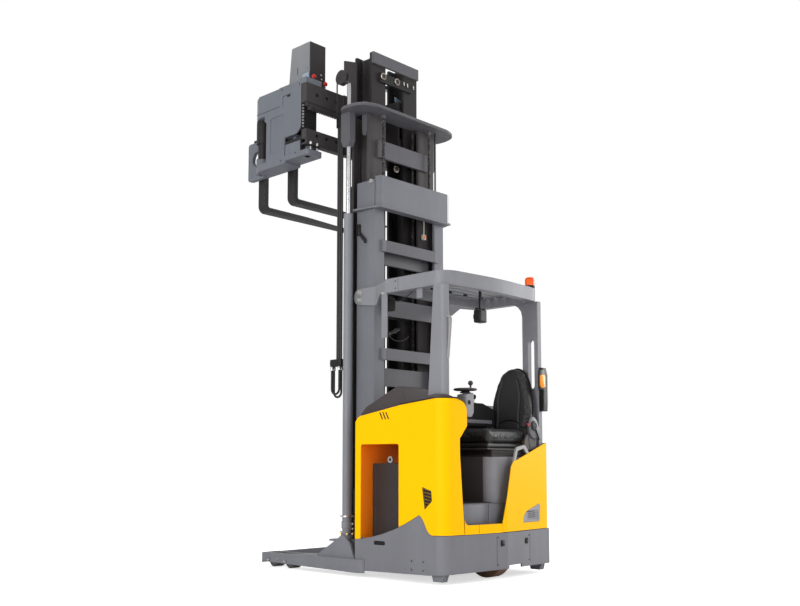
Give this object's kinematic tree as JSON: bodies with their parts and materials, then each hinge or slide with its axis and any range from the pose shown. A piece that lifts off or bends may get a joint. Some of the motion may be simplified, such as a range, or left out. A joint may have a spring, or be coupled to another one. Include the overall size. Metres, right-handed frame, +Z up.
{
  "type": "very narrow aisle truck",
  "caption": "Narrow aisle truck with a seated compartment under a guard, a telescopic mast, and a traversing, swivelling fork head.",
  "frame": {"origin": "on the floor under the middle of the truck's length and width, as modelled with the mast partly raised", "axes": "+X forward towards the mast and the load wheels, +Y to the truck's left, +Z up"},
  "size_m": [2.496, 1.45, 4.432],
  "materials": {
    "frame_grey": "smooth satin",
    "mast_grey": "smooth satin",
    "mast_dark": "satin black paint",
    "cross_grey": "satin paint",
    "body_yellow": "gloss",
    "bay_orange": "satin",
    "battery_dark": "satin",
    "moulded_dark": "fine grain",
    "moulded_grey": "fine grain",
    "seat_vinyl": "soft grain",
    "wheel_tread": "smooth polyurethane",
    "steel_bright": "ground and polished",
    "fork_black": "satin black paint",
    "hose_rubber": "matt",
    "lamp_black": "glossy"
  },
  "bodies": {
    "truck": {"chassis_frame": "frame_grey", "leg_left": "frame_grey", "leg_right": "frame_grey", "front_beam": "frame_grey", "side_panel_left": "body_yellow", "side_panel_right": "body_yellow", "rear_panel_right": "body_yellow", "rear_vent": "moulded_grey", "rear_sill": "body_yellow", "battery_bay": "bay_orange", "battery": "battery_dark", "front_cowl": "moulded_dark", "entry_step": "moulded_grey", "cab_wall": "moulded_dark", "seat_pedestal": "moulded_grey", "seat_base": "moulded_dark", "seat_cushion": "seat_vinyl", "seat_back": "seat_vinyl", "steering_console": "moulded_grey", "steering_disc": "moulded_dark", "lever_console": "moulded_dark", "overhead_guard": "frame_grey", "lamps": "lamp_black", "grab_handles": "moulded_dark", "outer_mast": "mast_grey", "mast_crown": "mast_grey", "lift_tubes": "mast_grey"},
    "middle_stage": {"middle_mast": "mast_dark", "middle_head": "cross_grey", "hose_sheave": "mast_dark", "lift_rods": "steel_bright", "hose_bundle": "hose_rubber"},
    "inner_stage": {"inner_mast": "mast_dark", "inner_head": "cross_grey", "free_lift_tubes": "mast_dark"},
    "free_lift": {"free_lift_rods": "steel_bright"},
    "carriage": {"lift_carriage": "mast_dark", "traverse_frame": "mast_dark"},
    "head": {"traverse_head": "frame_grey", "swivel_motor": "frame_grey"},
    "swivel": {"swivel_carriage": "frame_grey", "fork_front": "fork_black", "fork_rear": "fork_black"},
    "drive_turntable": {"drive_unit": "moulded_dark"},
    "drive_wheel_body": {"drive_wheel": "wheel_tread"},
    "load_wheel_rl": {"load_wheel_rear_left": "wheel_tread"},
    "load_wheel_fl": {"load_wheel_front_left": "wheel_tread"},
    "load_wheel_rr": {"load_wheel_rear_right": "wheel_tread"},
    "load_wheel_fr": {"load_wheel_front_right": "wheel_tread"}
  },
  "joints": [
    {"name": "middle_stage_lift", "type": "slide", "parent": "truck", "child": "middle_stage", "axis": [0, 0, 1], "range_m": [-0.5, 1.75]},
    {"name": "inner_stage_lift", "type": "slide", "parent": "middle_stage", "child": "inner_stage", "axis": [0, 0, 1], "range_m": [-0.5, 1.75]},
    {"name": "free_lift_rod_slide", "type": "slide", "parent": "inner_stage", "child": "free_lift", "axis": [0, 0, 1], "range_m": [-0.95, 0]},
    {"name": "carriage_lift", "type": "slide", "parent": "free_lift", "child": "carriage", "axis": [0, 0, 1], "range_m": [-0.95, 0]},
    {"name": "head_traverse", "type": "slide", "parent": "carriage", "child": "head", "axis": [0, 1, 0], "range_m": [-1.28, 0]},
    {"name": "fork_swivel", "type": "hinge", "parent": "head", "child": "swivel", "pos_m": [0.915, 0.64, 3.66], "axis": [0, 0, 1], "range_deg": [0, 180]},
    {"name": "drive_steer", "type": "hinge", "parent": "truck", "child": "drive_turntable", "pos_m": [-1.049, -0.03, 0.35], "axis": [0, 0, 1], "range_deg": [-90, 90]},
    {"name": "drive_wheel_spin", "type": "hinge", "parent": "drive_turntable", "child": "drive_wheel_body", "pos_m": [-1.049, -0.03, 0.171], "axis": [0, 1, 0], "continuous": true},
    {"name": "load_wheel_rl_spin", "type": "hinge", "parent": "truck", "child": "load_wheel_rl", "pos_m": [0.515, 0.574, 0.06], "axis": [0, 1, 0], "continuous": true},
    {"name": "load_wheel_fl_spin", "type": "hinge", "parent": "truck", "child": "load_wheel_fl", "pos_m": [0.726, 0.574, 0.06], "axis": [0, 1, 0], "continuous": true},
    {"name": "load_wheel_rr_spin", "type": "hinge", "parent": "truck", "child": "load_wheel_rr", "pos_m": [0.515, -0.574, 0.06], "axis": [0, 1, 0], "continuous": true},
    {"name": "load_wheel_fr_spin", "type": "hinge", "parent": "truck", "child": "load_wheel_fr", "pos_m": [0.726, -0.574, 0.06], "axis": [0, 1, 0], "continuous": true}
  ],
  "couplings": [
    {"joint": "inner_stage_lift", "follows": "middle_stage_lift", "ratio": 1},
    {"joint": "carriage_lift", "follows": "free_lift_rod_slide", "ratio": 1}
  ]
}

▬▬▬

__YOUR GOAL__. Every line of the data above should be copied exactly.

__COMPLETED EXERCISE__.
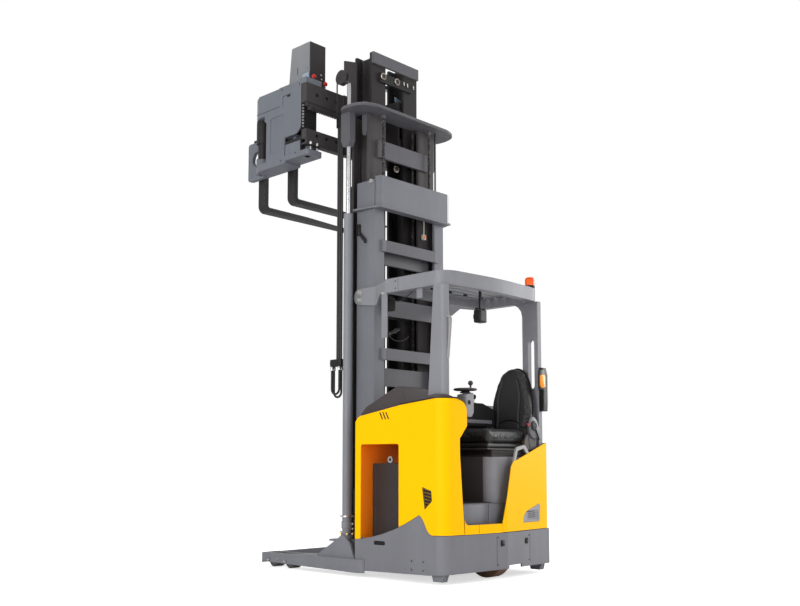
Give this object's kinematic tree as JSON: bodies with their parts and materials, then each hinge or slide with its axis and any range from the pose shown. A piece that lifts off or bends may get a joint. Some of the motion may be simplified, such as a range, or left out. A joint may have a spring, or be coupled to another one. Include the overall size. Metres, right-handed frame, +Z up.
{
  "type": "very narrow aisle truck",
  "caption": "Narrow aisle truck with a seated compartment under a guard, a telescopic mast, and a traversing, swivelling fork head.",
  "frame": {"origin": "on the floor under the middle of the truck's length and width, as modelled with the mast partly raised", "axes": "+X forward towards the mast and the load wheels, +Y to the truck's left, +Z up"},
  "size_m": [2.496, 1.45, 4.432],
  "materials": {
    "frame_grey": "smooth satin",
    "mast_grey": "smooth satin",
    "mast_dark": "satin black paint",
    "cross_grey": "satin paint",
    "body_yellow": "gloss",
    "bay_orange": "satin",
    "battery_dark": "satin",
    "moulded_dark": "fine grain",
    "moulded_grey": "fine grain",
    "seat_vinyl": "soft grain",
    "wheel_tread": "smooth polyurethane",
    "steel_bright": "ground and polished",
    "fork_black": "satin black paint",
    "hose_rubber": "matt",
    "lamp_black": "glossy"
  },
  "bodies": {
    "truck": {"chassis_frame": "frame_grey", "leg_left": "frame_grey", "leg_right": "frame_grey", "front_beam": "frame_grey", "side_panel_left": "body_yellow", "side_panel_right": "body_yellow", "rear_panel_right": "body_yellow", "rear_vent": "moulded_grey", "rear_sill": "body_yellow", "battery_bay": "bay_orange", "battery": "battery_dark", "front_cowl": "moulded_dark", "entry_step": "moulded_grey", "cab_wall": "moulded_dark", "seat_pedestal": "moulded_grey", "seat_base": "moulded_dark", "seat_cushion": "seat_vinyl", "seat_back": "seat_vinyl", "steering_console": "moulded_grey", "steering_disc": "moulded_dark", "lever_console": "moulded_dark", "overhead_guard": "frame_grey", "lamps": "lamp_black", "grab_handles": "moulded_dark", "outer_mast": "mast_grey", "mast_crown": "mast_grey", "lift_tubes": "mast_grey"},
    "middle_stage": {"middle_mast": "mast_dark", "middle_head": "cross_grey", "hose_sheave": "mast_dark", "lift_rods": "steel_bright", "hose_bundle": "hose_rubber"},
    "inner_stage": {"inner_mast": "mast_dark", "inner_head": "cross_grey", "free_lift_tubes": "mast_dark"},
    "free_lift": {"free_lift_rods": "steel_bright"},
    "carriage": {"lift_carriage": "mast_dark", "traverse_frame": "mast_dark"},
    "head": {"traverse_head": "frame_grey", "swivel_motor": "frame_grey"},
    "swivel": {"swivel_carriage": "frame_grey", "fork_front": "fork_black", "fork_rear": "fork_black"},
    "drive_turntable": {"drive_unit": "moulded_dark"},
    "drive_wheel_body": {"drive_wheel": "wheel_tread"},
    "load_wheel_rl": {"load_wheel_rear_left": "wheel_tread"},
    "load_wheel_fl": {"load_wheel_front_left": "wheel_tread"},
    "load_wheel_rr": {"load_wheel_rear_right": "wheel_tread"},
    "load_wheel_fr": {"load_wheel_front_right": "wheel_tread"}
  },
  "joints": [
    {"name": "middle_stage_lift", "type": "slide", "parent": "truck", "child": "middle_stage", "axis": [0, 0, 1], "range_m": [-0.5, 1.75]},
    {"name": "inner_stage_lift", "type": "slide", "parent": "middle_stage", "child": "inner_stage", "axis": [0, 0, 1], "range_m": [-0.5, 1.75]},
    {"name": "free_lift_rod_slide", "type": "slide", "parent": "inner_stage", "child": "free_lift", "axis": [0, 0, 1], "range_m": [-0.95, 0]},
    {"name": "carriage_lift", "type": "slide", "parent": "free_lift", "child": "carriage", "axis": [0, 0, 1], "range_m": [-0.95, 0]},
    {"name": "head_traverse", "type": "slide", "parent": "carriage", "child": "head", "axis": [0, 1, 0], "range_m": [-1.28, 0]},
    {"name": "fork_swivel", "type": "hinge", "parent": "head", "child": "swivel", "pos_m": [0.915, 0.64, 3.66], "axis": [0, 0, 1], "range_deg": [0, 180]},
    {"name": "drive_steer", "type": "hinge", "parent": "truck", "child": "drive_turntable", "pos_m": [-1.049, -0.03, 0.35], "axis": [0, 0, 1], "range_deg": [-90, 90]},
    {"name": "drive_wheel_spin", "type": "hinge", "parent": "drive_turntable", "child": "drive_wheel_body", "pos_m": [-1.049, -0.03, 0.171], "axis": [0, 1, 0], "continuous": true},
    {"name": "load_wheel_rl_spin", "type": "hinge", "parent": "truck", "child": "load_wheel_rl", "pos_m": [0.515, 0.574, 0.06], "axis": [0, 1, 0], "continuous": true},
    {"name": "load_wheel_fl_spin", "type": "hinge", "parent": "truck", "child": "load_wheel_fl", "pos_m": [0.726, 0.574, 0.06], "axis": [0, 1, 0], "continuous": true},
    {"name": "load_wheel_rr_spin", "type": "hinge", "parent": "truck", "child": "load_wheel_rr", "pos_m": [0.515, -0.574, 0.06], "axis": [0, 1, 0], "continuous": true},
    {"name": "load_wheel_fr_spin", "type": "hinge", "parent": "truck", "child": "load_wheel_fr", "pos_m": [0.726, -0.574, 0.06], "axis": [0, 1, 0], "continuous": true}
  ],
  "couplings": [
    {"joint": "inner_stage_lift", "follows": "middle_stage_lift", "ratio": 1},
    {"joint": "carriage_lift", "follows": "free_lift_rod_slide", "ratio": 1}
  ]
}